I know this post is old, but maybe someone will read it. A quadratic sidecut uses 3 or more radii instead of a continuous radial or elliptical sidecut. The radii of the sidecut is shallower at the ends, and deeper in the middle. The shallower radius at the ends promote easy turn initiation and a faster exit at the tail. The deeper radius in the middle allows quicker turns with more bite the more the board is put on edge. The shape also conforms with the boards natural flex.

This is not to be confused with a progressive sidecut which has deeper radii at the nose and waist with shallower radius at the tail allowing for a faster exit but promoting a directional or semi-directional ride. The quadratic can be ridden reg or switch. Different brands call the quadratic sidecut different names like 3D or whatever, so it's sometimes hard to know what the hell they're talking about.

A(x squared) + Bx+C=0 where x is a variable, A and B and C are constants, and A does not equal 0. The shape is derived from the quadratic equation although there are different quadratic equations.

 

???
Wouldn't a blending of 3 or more radii be a tri-radial or quad-radial, ect. sidecut?
A quadratic sidecut, as stated comes from the quadratic equation (which is not the equation for several different circles). It makes a quadratic shape which consists of an infinite amount of blended circles. It essentially does the same thing as a tri-radial sidecut but with smoother transitions between different radii, becuase, well, the whole thing is a transition zone. Check out the shape of the graph:
Quadratic equation - Wikipedia, the free encyclopedia
As you can see it has a smaller radius for tighter turns in the center, but not necessarily stable at high speed, and a larger radius at the ends to ease you into turns.

The similar-but-opposite sidecut would be the elliptical sidecut. It is also an infinite number of blended radii (not continuous) but it has a smaller radius at the tips to get you into turns fast, and larger radius at the middle so it is more stable at speed. Check out the graph:
Ellipse - Wikipedia, the free encyclopedia
It is also worth noting that when you tilt an ellipse (like putting a board on edge) it closely resembles a circle(when viewed from perpendicular to the slope) - which leads to those nice perfect c-carves

 

Got some intelligence here. Yeah, you're right. And I didn't say the elliptical was continuous, just radial. There would definitely be an infinite number of radii.
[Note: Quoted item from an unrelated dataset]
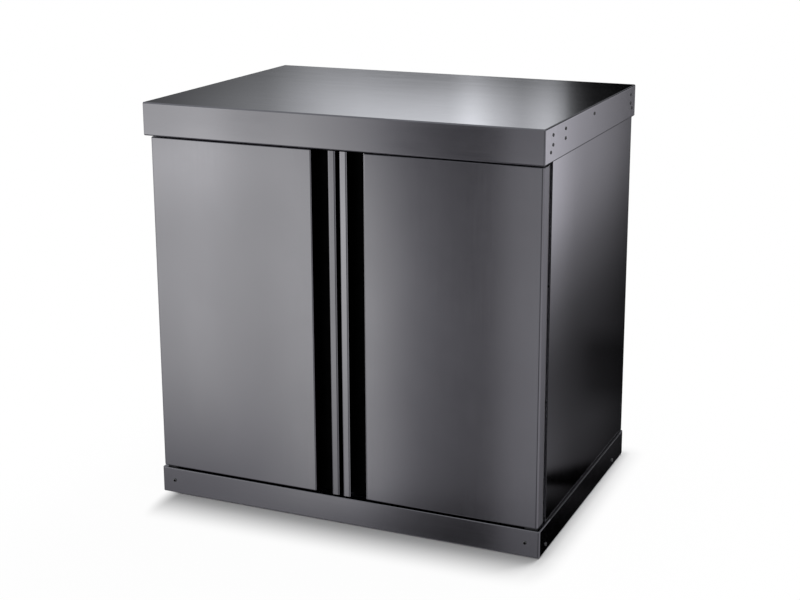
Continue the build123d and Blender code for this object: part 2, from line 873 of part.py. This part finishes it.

I think what the manufacturers mean by 3 or 4 radii is that they're looking for a specific radius in a specific spot. This also confused me with being different from the tri radial, which is probably 3 radii contected by a tangent line, which would be different than quadratic.

From what I've read, I'm almost positive the tri radial and quadratic are different. The quadratic and elliptical should be different in that the change in radius in an elliptical sidecut is much more gradual, allowing you to make those long smooth carves.

As I said before, there are a lot of quadratic equations for making different curves, and I'll admit I'm no mathematician. If you look up Palmer Project, they use Klothoid (really clothoid) sidecut derived from the cornu spiral which is like quadratic but in reverse. So, like you said, it would be comparable to an elliptical sidecut. Anyhow, they show how different spots have larger or smaller circles. They got the idea from Kessler, who is a snowboard geometry genius.

 

Clothoid = parametric equations = yukky

What I said earlier about Eliptical sidecuts was not 100% accurate. You actually want the sidecut to be an ellipse (when viewed perpendicular to the board) when the board is bent longitudinally during a carve. So when the board is unweighted, and the longitudinal bend is gone, the Ellipse is "unrolled" and becomes some form of Sinusoid. I'll bet this is what those folks at Palmer are up to. There are a bunch of sin and cosin functions in the derivation of a clothoid.

 

Not sure, I've just always figured the elliptical sidecut was an ellipsis weighted. I know that when pressure is applied during a carve the board de-cambers even more into sorta a rocker shape allowing the board to conform to the shape of the carve. So I guess it could be so.

I don't know why Palmer uses a clothoid sidecut. They say its supposed to conserve energy (the obvious example being a roller coaster loop). But the sidecut doesn't start gradual like a roller coaster loop. Anyways, it's definitely math I don't know. That's why the manufacturers have engineers I guess.

I wonder if they use some kind of computational fluid dynamics in CAD to figure out how a shape is going to react in the snow. Or if they just keep making prototypes with tweaks until it's right.